>> START Dataset

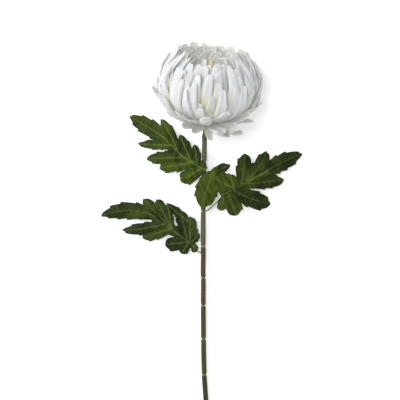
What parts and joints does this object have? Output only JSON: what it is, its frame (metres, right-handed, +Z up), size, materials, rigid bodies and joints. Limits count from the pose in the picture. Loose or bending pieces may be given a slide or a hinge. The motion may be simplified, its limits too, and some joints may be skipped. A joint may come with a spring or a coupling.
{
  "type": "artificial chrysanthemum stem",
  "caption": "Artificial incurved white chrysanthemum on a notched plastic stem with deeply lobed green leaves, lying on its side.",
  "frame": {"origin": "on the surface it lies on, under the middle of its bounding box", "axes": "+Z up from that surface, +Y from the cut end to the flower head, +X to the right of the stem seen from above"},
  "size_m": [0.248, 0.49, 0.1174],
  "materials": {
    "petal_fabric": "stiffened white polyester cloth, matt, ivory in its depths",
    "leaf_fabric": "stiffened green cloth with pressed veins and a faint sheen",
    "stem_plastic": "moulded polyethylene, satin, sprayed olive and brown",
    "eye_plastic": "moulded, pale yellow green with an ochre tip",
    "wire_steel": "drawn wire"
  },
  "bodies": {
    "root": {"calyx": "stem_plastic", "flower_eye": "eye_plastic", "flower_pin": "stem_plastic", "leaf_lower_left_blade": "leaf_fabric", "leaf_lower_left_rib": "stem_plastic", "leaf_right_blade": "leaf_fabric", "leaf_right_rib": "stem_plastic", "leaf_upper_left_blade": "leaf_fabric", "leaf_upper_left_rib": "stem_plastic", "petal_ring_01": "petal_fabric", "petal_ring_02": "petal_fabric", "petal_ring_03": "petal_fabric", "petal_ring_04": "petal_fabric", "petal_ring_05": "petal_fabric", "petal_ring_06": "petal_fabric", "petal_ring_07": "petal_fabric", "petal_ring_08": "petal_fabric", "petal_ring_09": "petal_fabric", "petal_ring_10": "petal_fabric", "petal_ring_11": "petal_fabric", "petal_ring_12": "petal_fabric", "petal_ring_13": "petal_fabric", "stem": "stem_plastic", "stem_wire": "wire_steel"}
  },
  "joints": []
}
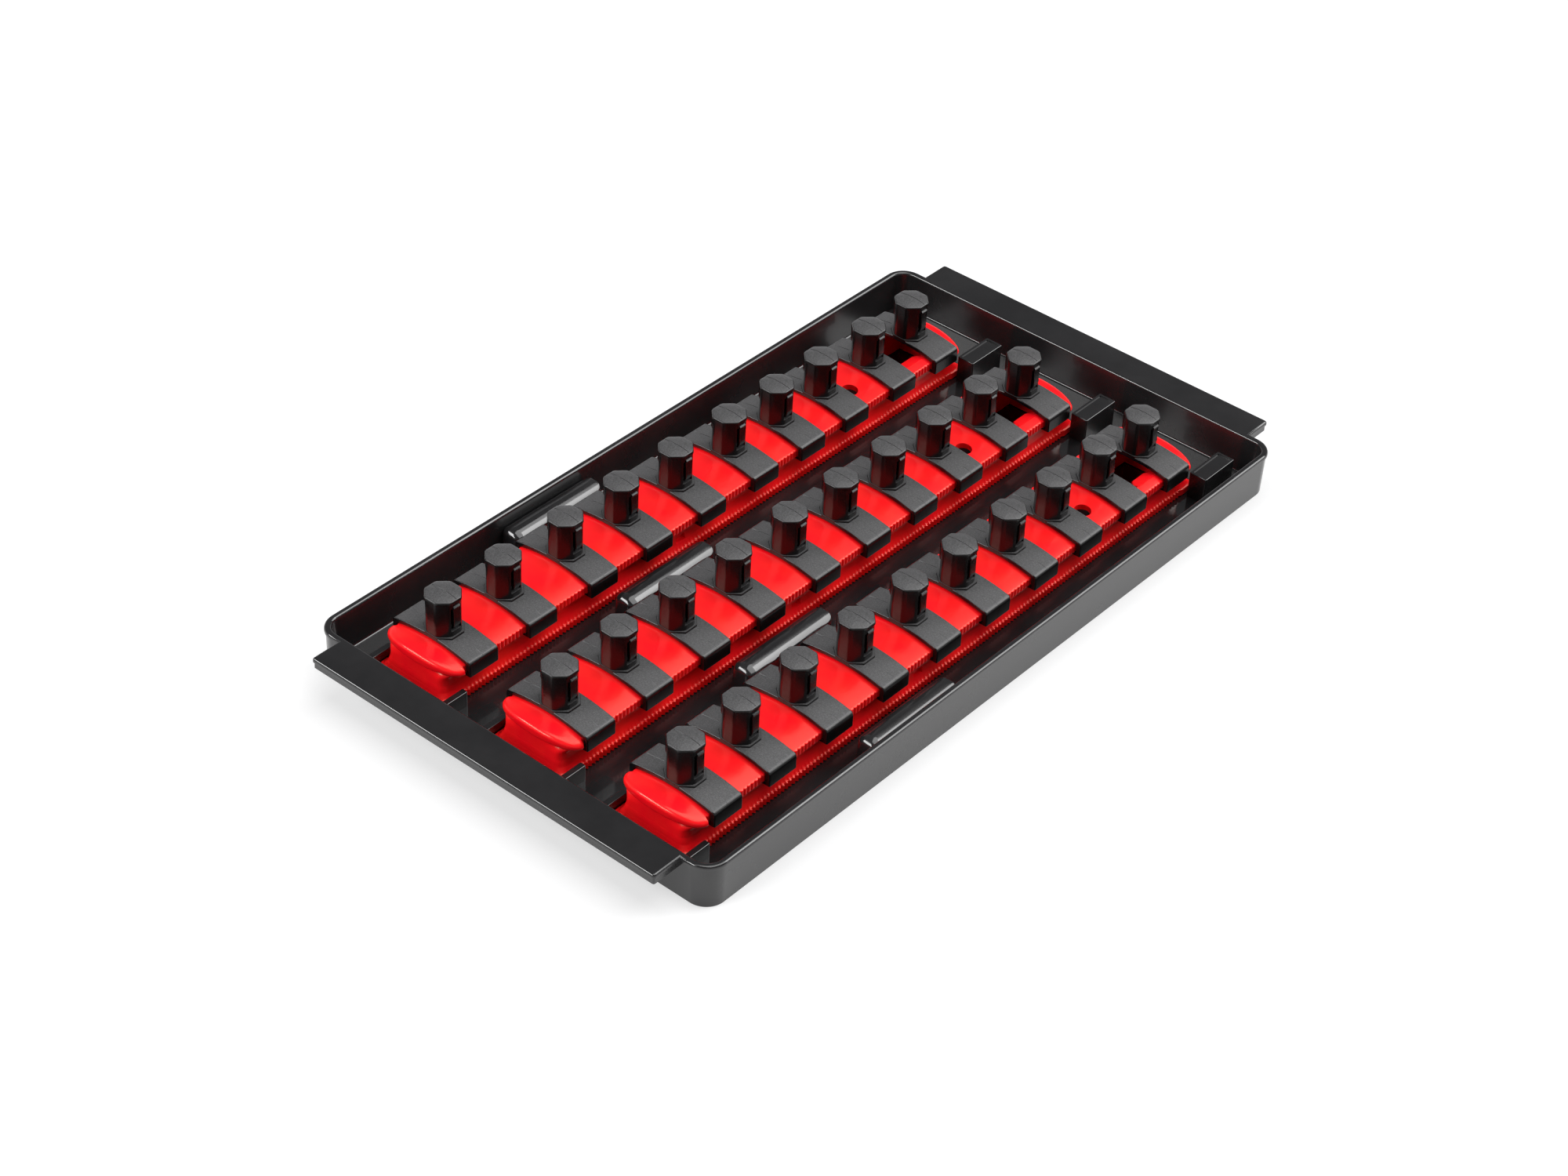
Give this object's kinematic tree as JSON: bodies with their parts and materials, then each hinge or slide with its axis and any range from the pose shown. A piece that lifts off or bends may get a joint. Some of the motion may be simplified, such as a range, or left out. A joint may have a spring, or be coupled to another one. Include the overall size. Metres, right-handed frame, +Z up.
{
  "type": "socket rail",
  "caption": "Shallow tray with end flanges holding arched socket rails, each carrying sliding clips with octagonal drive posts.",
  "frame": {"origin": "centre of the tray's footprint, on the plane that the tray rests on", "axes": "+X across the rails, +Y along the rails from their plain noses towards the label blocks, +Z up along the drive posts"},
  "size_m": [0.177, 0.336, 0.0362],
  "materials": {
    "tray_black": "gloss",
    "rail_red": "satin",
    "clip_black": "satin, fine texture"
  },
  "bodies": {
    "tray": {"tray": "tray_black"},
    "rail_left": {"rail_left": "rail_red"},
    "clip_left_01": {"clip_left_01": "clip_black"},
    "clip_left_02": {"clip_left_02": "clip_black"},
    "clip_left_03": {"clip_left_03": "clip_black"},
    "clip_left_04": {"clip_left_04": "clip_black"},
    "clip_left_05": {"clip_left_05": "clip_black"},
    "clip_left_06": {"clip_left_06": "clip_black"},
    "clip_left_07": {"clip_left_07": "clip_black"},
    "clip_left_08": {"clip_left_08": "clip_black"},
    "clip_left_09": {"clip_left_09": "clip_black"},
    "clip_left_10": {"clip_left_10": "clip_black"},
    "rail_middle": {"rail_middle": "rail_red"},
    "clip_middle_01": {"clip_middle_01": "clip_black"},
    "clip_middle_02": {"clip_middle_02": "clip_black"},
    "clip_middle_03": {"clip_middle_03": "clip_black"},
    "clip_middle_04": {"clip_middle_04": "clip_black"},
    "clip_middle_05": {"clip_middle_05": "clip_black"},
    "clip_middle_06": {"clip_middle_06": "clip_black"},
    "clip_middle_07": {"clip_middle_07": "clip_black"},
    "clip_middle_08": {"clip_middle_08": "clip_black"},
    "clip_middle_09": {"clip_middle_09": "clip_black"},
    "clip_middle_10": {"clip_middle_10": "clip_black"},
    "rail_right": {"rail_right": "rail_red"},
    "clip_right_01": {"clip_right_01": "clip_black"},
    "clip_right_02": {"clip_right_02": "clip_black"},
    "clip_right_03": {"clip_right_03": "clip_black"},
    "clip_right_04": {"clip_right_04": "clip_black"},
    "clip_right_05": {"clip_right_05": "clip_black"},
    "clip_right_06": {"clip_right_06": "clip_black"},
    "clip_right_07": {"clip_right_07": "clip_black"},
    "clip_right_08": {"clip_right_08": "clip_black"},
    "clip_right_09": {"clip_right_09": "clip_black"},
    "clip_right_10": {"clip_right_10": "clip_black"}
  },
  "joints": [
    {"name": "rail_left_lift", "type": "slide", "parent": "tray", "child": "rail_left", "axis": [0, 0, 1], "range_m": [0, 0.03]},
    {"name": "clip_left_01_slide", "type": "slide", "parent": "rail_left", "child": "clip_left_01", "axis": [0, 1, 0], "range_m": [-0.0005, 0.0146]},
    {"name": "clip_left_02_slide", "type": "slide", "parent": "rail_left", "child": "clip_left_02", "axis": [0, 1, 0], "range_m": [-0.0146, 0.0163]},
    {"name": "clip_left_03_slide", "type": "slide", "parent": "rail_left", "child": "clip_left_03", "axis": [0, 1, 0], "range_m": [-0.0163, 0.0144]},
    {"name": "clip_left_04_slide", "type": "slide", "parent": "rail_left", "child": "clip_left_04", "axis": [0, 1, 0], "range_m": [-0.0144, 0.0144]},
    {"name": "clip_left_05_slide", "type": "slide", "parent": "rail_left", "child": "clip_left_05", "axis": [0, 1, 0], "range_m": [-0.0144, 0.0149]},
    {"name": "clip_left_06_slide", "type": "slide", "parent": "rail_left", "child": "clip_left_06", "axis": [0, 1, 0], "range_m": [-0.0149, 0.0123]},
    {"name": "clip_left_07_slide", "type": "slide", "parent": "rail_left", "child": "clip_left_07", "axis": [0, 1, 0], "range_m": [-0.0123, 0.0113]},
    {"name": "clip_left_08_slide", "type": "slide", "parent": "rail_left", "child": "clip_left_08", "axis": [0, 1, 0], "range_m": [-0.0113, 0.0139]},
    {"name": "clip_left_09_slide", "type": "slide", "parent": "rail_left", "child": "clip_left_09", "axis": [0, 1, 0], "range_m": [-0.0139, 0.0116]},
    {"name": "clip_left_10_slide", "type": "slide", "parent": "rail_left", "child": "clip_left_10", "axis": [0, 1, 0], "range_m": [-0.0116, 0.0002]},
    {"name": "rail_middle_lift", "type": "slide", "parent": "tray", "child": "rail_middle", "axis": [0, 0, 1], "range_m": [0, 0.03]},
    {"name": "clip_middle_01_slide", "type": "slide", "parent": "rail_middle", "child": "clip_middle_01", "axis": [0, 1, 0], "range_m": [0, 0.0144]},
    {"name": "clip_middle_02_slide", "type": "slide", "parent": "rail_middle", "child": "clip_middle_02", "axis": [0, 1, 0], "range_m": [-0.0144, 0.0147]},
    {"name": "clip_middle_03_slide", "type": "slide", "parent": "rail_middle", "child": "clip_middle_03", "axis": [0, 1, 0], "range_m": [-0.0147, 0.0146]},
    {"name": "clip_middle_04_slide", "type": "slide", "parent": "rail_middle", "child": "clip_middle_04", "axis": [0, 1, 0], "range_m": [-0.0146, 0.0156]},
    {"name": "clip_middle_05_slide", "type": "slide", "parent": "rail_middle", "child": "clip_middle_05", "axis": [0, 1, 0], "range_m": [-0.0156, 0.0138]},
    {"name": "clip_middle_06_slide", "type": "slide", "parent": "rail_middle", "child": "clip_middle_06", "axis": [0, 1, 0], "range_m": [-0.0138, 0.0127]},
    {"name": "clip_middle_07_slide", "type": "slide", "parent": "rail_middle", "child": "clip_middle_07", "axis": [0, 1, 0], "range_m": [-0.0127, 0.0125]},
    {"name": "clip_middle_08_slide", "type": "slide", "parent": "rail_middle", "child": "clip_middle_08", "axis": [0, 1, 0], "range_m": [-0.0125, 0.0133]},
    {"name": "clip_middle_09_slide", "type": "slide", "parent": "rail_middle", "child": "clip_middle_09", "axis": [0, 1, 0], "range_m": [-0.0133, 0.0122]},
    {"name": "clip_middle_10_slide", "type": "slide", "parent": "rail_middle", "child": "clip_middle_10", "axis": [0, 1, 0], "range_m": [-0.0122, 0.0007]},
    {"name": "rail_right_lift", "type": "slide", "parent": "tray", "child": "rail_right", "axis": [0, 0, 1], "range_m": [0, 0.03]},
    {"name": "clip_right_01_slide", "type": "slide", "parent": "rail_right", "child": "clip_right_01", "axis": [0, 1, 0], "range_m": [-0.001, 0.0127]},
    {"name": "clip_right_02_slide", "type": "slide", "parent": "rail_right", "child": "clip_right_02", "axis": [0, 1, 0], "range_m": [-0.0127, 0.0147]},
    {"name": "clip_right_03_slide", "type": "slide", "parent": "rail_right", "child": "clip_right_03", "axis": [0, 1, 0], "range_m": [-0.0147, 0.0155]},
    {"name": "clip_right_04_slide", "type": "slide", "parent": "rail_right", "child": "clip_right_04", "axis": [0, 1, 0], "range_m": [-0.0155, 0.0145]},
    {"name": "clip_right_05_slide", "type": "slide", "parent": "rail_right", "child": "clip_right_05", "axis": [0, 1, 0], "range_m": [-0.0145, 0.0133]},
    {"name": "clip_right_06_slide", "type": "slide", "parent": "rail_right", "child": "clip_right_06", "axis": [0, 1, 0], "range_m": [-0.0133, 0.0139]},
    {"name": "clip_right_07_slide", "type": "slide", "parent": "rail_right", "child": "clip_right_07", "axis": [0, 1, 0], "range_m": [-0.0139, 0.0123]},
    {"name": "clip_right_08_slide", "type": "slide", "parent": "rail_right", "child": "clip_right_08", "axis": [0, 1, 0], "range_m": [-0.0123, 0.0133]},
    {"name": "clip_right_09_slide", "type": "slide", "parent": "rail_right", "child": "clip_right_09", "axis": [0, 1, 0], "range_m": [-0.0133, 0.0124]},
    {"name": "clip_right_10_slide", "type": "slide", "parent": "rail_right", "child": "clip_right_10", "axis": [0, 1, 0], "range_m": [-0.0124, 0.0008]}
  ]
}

>> END Dataset
>> START Dataset

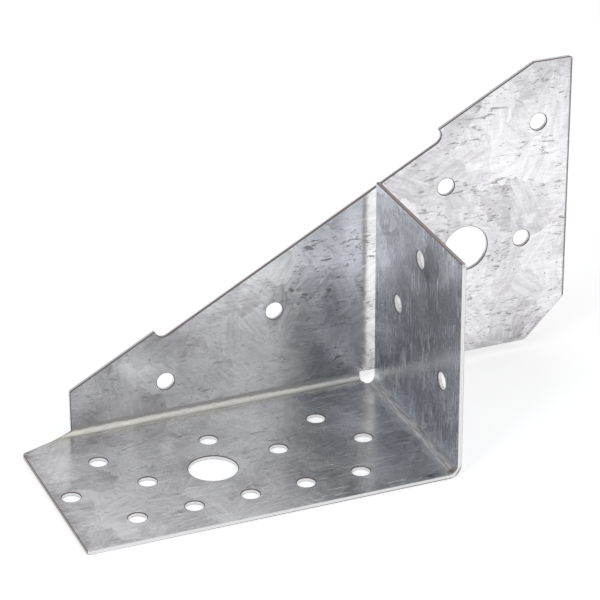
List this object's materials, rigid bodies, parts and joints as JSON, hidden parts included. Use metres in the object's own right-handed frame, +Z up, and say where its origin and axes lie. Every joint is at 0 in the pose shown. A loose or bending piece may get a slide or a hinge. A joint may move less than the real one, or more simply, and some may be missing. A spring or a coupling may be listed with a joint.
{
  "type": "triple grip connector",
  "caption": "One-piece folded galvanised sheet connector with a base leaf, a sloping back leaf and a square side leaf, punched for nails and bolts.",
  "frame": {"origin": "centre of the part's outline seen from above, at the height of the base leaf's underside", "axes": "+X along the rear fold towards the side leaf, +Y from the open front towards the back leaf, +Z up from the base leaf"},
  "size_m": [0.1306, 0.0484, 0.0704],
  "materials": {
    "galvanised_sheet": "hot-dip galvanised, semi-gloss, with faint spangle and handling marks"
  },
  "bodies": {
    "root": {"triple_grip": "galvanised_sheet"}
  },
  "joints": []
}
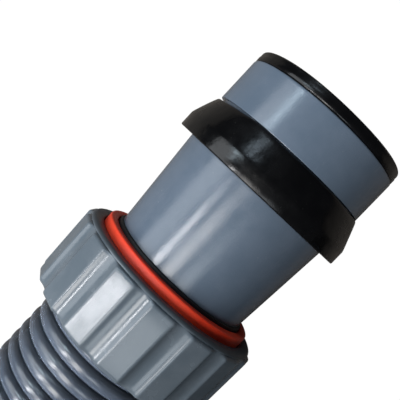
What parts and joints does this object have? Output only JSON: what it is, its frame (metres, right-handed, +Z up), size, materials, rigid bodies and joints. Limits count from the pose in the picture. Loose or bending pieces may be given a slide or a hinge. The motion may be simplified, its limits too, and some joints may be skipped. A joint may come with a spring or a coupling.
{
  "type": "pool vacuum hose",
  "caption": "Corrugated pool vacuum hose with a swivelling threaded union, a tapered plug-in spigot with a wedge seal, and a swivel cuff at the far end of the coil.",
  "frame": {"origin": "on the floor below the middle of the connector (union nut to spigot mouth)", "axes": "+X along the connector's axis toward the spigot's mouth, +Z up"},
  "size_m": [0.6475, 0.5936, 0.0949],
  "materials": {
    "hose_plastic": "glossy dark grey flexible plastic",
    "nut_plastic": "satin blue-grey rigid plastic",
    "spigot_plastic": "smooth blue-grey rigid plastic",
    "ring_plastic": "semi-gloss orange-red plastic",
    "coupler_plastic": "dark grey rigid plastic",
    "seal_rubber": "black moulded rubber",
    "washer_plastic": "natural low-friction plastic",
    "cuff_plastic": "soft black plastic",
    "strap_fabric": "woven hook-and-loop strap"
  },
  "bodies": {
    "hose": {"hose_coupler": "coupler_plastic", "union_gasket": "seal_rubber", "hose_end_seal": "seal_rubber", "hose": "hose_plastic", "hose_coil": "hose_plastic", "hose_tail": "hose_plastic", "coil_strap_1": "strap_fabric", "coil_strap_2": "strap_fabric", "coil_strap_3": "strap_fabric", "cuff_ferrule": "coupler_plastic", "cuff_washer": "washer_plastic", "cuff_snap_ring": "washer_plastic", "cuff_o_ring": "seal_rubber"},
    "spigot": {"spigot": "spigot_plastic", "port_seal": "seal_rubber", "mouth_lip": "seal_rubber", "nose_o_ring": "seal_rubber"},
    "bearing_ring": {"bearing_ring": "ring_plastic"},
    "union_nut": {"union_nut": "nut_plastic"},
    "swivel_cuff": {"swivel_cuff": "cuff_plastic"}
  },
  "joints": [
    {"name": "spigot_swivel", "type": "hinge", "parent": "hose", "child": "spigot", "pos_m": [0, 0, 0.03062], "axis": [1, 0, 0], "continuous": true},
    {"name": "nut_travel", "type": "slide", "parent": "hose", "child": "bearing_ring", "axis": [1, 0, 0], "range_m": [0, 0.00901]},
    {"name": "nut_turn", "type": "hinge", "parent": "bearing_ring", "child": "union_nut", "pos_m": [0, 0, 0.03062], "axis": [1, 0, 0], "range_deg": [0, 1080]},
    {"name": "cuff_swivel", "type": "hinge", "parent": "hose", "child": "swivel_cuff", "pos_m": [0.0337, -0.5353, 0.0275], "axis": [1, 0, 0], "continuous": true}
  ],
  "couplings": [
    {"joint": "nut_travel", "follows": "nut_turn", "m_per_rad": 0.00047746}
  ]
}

>> END Dataset

- [Work to do]:
Return each line in the records that holds the string "origin".

- [The reply]:
  "frame": {"origin": "on the surface it lies on, under the middle of its bounding box", "axes": "+Z up from that surface, +Y from the cut end to the flower head, +X to the right of the stem seen from above"},
  "frame": {"origin": "centre of the tray's footprint, on the plane that the tray rests on", "axes": "+X across the rails, +Y along the rails from their plain noses towards the label blocks, +Z up along the drive posts"},
List this object's materials, rigid bodies, parts and joints as JSON, hidden parts included. Use metres in the object's own right-handed frame, +Z up, and say where its origin and axes lie. Every joint is at 0 in the pose shown. A loose or bending piece may get a slide or a hinge. A joint may move less than the real one, or more simply, and some may be missing. A spring or a coupling may be listed with a joint.
  "frame": {"origin": "centre of the part's outline seen from above, at the height of the base leaf's underside", "axes": "+X along the rear fold towards the side leaf, +Y from the open front towards the back leaf, +Z up from the base leaf"},
  "frame": {"origin": "on the floor below the middle of the connector (union nut to spigot mouth)", "axes": "+X along the connector's axis toward the spigot's mouth, +Z up"},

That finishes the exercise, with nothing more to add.